1/ We'll make sure we improve our processes around deprecation. 2/ I am going to talk with the forge team about some kind of hook for people on the module team to be able to easily look for things like "Who uses concat::setup" and other large searches across all the known public modules so we can not accidentally do this again. 3/ Figuring out what we can do to PMT, or .fixtures.yml, or whatever we need to do to make it easier for people to work within preferred major releases.

Have a repo and try to install all puppetlabs module together and see if they still deploy.

4/ We desperately need a way to communicate with the users of specific modules so we can run changes past them, nothing is worse than merging a PR after weeks of silence only to hear immediately that it broke things for people. In the past I pushed for a modules@ mailing list but we need -something- so that we can discuss potential changes with users.

So in summary, because puppet module does not support running multiple versions simultaneously, please don't treat bumping major semver versions lightly for these core modules.

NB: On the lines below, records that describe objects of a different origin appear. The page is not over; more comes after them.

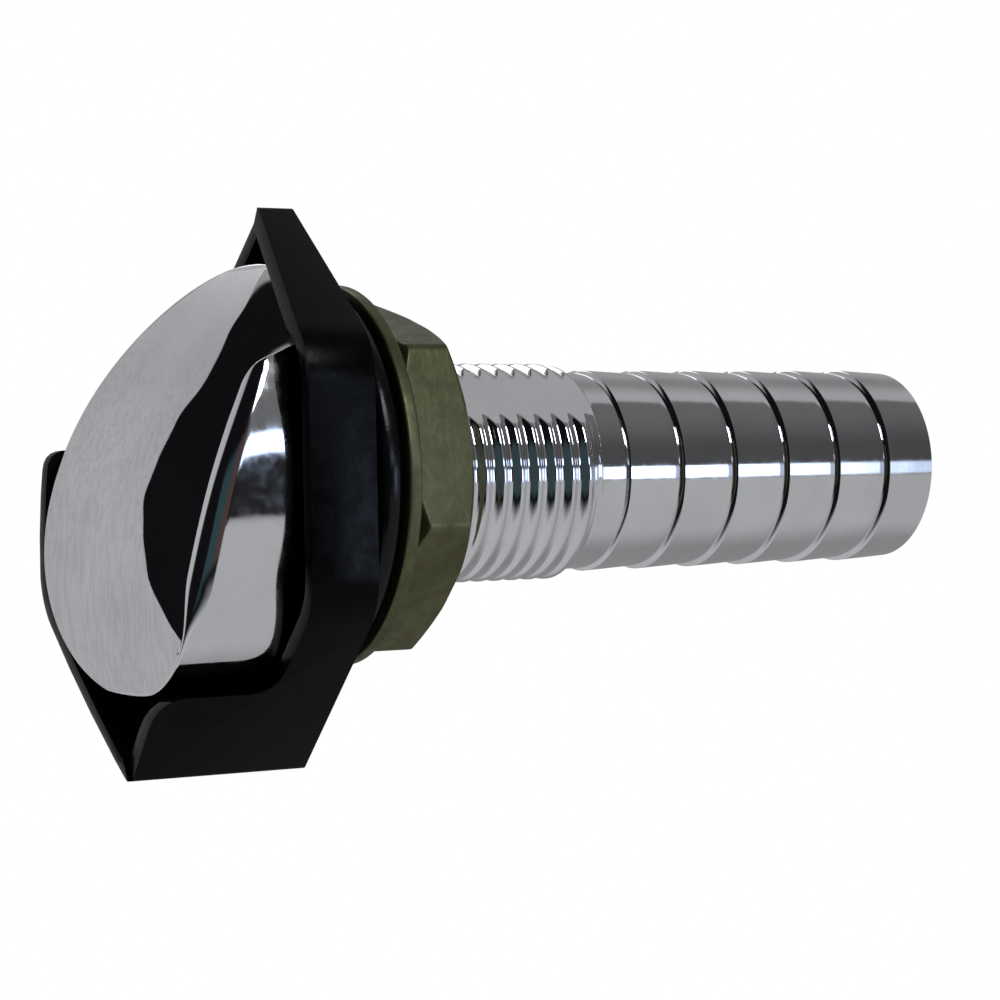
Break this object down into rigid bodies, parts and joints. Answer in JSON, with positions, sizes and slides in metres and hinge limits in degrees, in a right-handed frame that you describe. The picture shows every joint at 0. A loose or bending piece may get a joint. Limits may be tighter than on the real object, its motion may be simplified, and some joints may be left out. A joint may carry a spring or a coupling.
{
  "type": "through-hull sea valve",
  "caption": "Threaded through-hull stem with a barbed hose tail, hex nut, gasket, six-sided shroud and hooded push-pull valve cap.",
  "frame": {"origin": "on the stem axis at the hull seat, the back face of the gasket", "axes": "+Y along the stem towards the hose end, +Z towards the shroud's upper tip, +X towards the open side of the shroud"},
  "size_m": [0.0352, 0.0858, 0.0514],
  "materials": {
    "chrome": "polished chrome plate over cast brass",
    "dull_brass": "dull, slightly tarnished machined brass",
    "black_plastic": "satin black moulded plastic",
    "black_rubber": "smooth black rubber",
    "stainless": "turned stainless steel",
    "white_plastic": "machined white acetal",
    "red_fibre": "pressed red fibre"
  },
  "bodies": {
    "stem": {"valve_body": "chrome", "shroud": "black_plastic", "hull_gasket": "black_rubber", "body_sealing_washer": "red_fibre", "shroud_lock_washer": "stainless", "shroud_ring_nut": "dull_brass", "valve_seat": "stainless", "anti_turn_pin": "stainless", "rod_guide": "white_plastic", "guide_bush": "dull_brass", "guide_retaining_ring": "stainless"},
    "cap": {"hooded_cap": "chrome", "plunger_rod": "stainless", "seal_washer": "black_rubber", "seal_retainer": "stainless", "rod_lock_nut": "stainless", "stop_washer": "stainless", "stop_clip": "stainless"},
    "washer": {"backing_washer": "dull_brass"},
    "nut": {"hex_nut": "dull_brass"}
  },
  "joints": [
    {"name": "cap_slide", "type": "slide", "parent": "stem", "child": "cap", "axis": [0, -1, 0], "range_m": [0, 0.006]},
    {"name": "washer_slide", "type": "slide", "parent": "stem", "child": "washer", "axis": [0, 1, 0], "range_m": [0, 0.0145]},
    {"name": "nut_turn", "type": "hinge", "parent": "washer", "child": "nut", "pos_m": [0, 0.005, 0], "axis": [0, 1, 0], "range_deg": [-0.5, 2879.6]}
  ],
  "couplings": [
    {"joint": "nut_turn", "follows": "washer_slide", "rad_per_m": 3463.7}
  ]
}
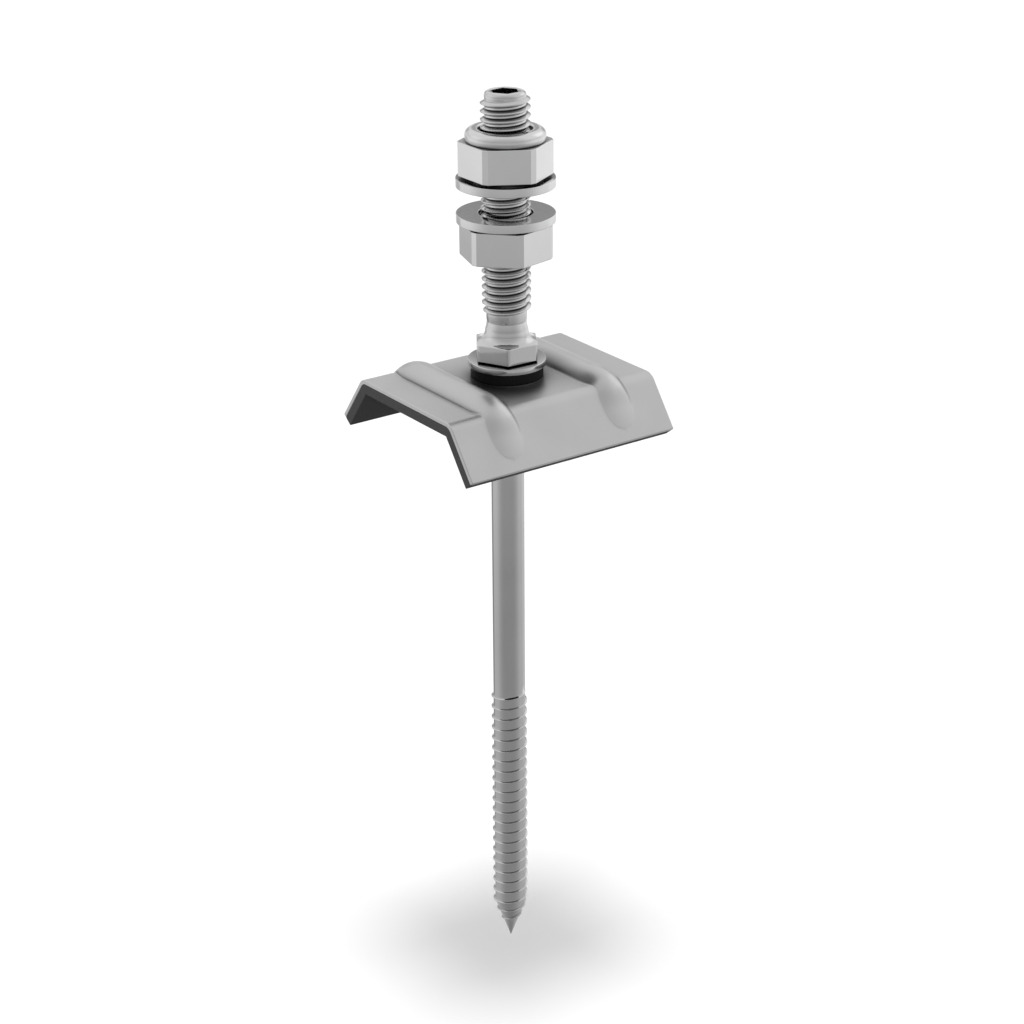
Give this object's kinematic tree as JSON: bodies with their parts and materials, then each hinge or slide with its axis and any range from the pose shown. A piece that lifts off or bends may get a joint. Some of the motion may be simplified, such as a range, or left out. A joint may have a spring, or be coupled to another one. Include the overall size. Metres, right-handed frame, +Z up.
{
  "type": "solar hanger bolt",
  "caption": "Double-ended roof anchor screw with a rubber-lined folded saddle, a sealing washer, and two nuts and washers that clamp a rail bracket.",
  "frame": {"origin": "on the screw's axis, at the underside of the saddle's rubber lining, which rests on the roof", "axes": "+Z up along the screw, away from the roof; +X along the saddle's ridge; +Y across it, towards one leg"},
  "size_m": [0.05, 0.0472, 0.1939],
  "materials": {
    "screw_steel": "rolled and turned stainless steel, satin",
    "nut_steel": "satin stainless steel",
    "washer_steel": "satin stainless steel",
    "disc_steel": "polished stainless steel",
    "insert_nylon": "dark nylon",
    "seal_rubber": "matt black rubber",
    "saddle_metal": "matt silver-grey pressed sheet",
    "lining_rubber": "matt dark grey rubber"
  },
  "bodies": {
    "bolt": {"hanger_bolt": "screw_steel", "seal_washer": "disc_steel", "seal_ring": "seal_rubber", "saddle": "saddle_metal", "saddle_lining": "lining_rubber"},
    "lower_washer": {"lower_washer": "washer_steel"},
    "lower_nut": {"lower_nut": "nut_steel"},
    "upper_washer": {"upper_washer": "washer_steel"},
    "upper_nut": {"upper_nut": "nut_steel", "locking_insert": "insert_nylon"}
  },
  "joints": [
    {"name": "lower_nut_travel", "type": "slide", "parent": "bolt", "child": "lower_washer", "axis": [0, 0, 1], "range_m": [-0.0105, 0]},
    {"name": "lower_nut_turn", "type": "hinge", "parent": "lower_washer", "child": "lower_nut", "pos_m": [0, 0, 0.032], "axis": [0, 0, 1], "range_deg": [-2520, 0]},
    {"name": "upper_nut_travel", "type": "slide", "parent": "bolt", "child": "upper_washer", "axis": [0, 0, 1], "range_m": [-0.0052, 0.006]},
    {"name": "upper_nut_turn", "type": "hinge", "parent": "upper_washer", "child": "upper_nut", "pos_m": [0, 0, 0.048], "axis": [0, 0, 1], "range_deg": [-1248, 1440]}
  ],
  "couplings": [
    {"joint": "lower_nut_travel", "follows": "lower_nut_turn", "m_per_rad": 0.00023873},
    {"joint": "upper_nut_travel", "follows": "upper_nut_turn", "m_per_rad": 0.00023873}
  ]
}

apenney commented 11 years ago

I really wish we had a mechanism to support multiple versions of modules in order to handle this problem, as really the heart of the pain people feel is "when composing lots of modules it's a horrible situation and argh". It's something I agree we need to tackle, especially as people rely more and more on third party modules. It's something we need to address, it's easy for me to sit on the module team and make changes in isolation but not so easy when composing them. I don't even know what a mechanism to address this is, but we're in the situation that we have to make everything backwards compatible to handle two modules needing different versions, and that's clumsy too.

jhoblitt commented 11 years ago

I feel like there's been a lot of good points covered in this issue/thread, that imminent disaster has been averted, and the horse meat has been well tenderized -- so it's time to close this issue out. I really wish there was a better forum for this type of discussion; perhaps the -dev list? Thank you to everyone for putting their time and energy into this discussion.